• Question: How would your work affect people?

    Asked by messedup to Shane, Anna, Craig, Richard, Sue on 24 Jun 2011. This question was also asked by 10mrfut.
    • Photo: Shane Pennington-Cooper

      Shane Pennington-Cooper answered on 16 Jun 2011:


      Hello messed up.

      If you are referring to my research then with funding I would be able to create a natural non chemically enhanced cure for reducing the size and even killing cancerous cells. The theory behind it works, I just need funding to create this with the help of the genetics division in UTAH to create it. Technically I would be able to make people who live with cancer live longer and become healthier and hopefully remove any cancerous cells depending on the severity of it.

    • Photo: Richard Case

      Richard Case answered on 23 Jun 2011:


      Hi messedup and 10mrfut….

      Well it affects lots of different people in lots of different ways:

      VICTIMS OF CRIME – It helps them to achieve justice and feel a little safer 🙂
      FAMILY OF VICTIMS – It brings closure and a confidence in the justice system 🙂
      ME – It brings me job satisfaction 🙂
      CRIMINALS – It hopefully gets them punished so that they will not commit further crime 🙂
      STUDENTS IN IASGMOOH – I hope it brings you knowledge so you can go on and make great career choices 🙂

    • Photo: Anna Williams

      Anna Williams answered on 24 Jun 2011:


      Hi messed up and 10mrfut,
      My job, like most forensic scientists’, affects lots of different people. The most important people it affects are the people whose relatives have died in a crime or a disaster. The information I can provide about a body or a skeleton can help to identify it, which then means that the relatives and family of the dead person can get the body back, and know 100% that it is the right body. This is very important to get right – can you imagine how awful it would be if the family got the wrong body back? Getting the right body back means that the family can properly begin to grieve for their loved one, give them a proper funeral, and say goodbye properly. If we didn’t do that, the family would never know for sure if their relative was still out there, and possibly alive, and it would be devestating.

      My job also helps people by giving information to the police that might be useful in solving a crime, so it helps to make convictions, and send guilty people to jail. This is important, because then ordinary people can feel safer in their houses, knowing that more murderers and psychopaths are locked up. It enables communities, including children to feel safer.

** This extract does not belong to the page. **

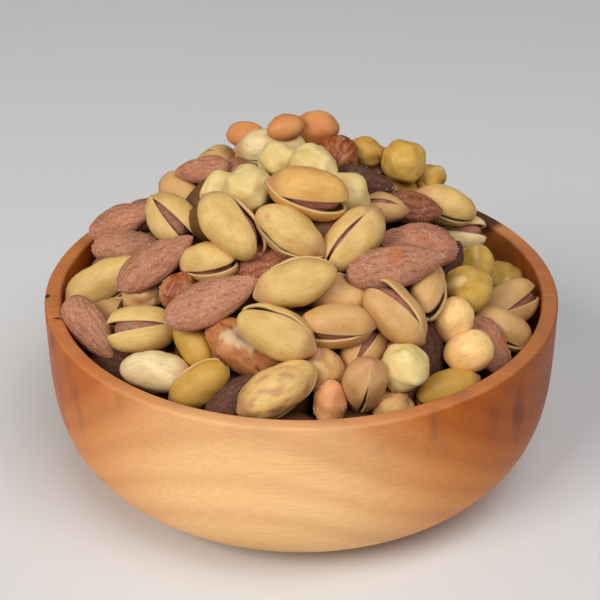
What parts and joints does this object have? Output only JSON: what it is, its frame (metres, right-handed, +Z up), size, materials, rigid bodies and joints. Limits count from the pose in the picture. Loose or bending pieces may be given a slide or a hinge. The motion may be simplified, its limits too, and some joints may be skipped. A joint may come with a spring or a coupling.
{
  "type": "bowl of mixed nuts",
  "caption": "Round turned wooden bowl heaped with mixed nuts: split pistachios in the shell, almonds, hazelnuts and roasted nuts.",
  "frame": {"origin": "on the table under the middle of the bowl's foot", "axes": "+Z up through the bowl's mouth, the pictured side faces -Y, +X to its right"},
  "size_m": [0.15, 0.15, 0.1059],
  "materials": {
    "bowl_wood": "oiled, satin",
    "nuts": "dry shells and roasted kernels, satin"
  },
  "bodies": {
    "root": {"bowl": "bowl_wood", "heap": "nuts"}
  },
  "joints": []
}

      My research can help other forensic scientists and investigators, but giving them new ways of solving some of the problems that they are faced with, like, for example, how long has that person been dead for? or how long ago did that fracture happen? If I help other scientists do their job more easily and more accurately, then that helps to solve more crimes and identify more people, which helps the relatives and the communities again.

      My job also (hopefully) affects the students I teach and interact with (like you!) It hopefully inspires them to find out more about the subject, and to get involved when they can, and can maybe encourage them to become forensic anthropologists in the future, which in turn would increase the amount of research being done, and improve the techniques and methods forensic scientists use, which will eventually mean more dead bodies are identified, and more relatives are helped….so it is all a big cycle of improving science and helping people!!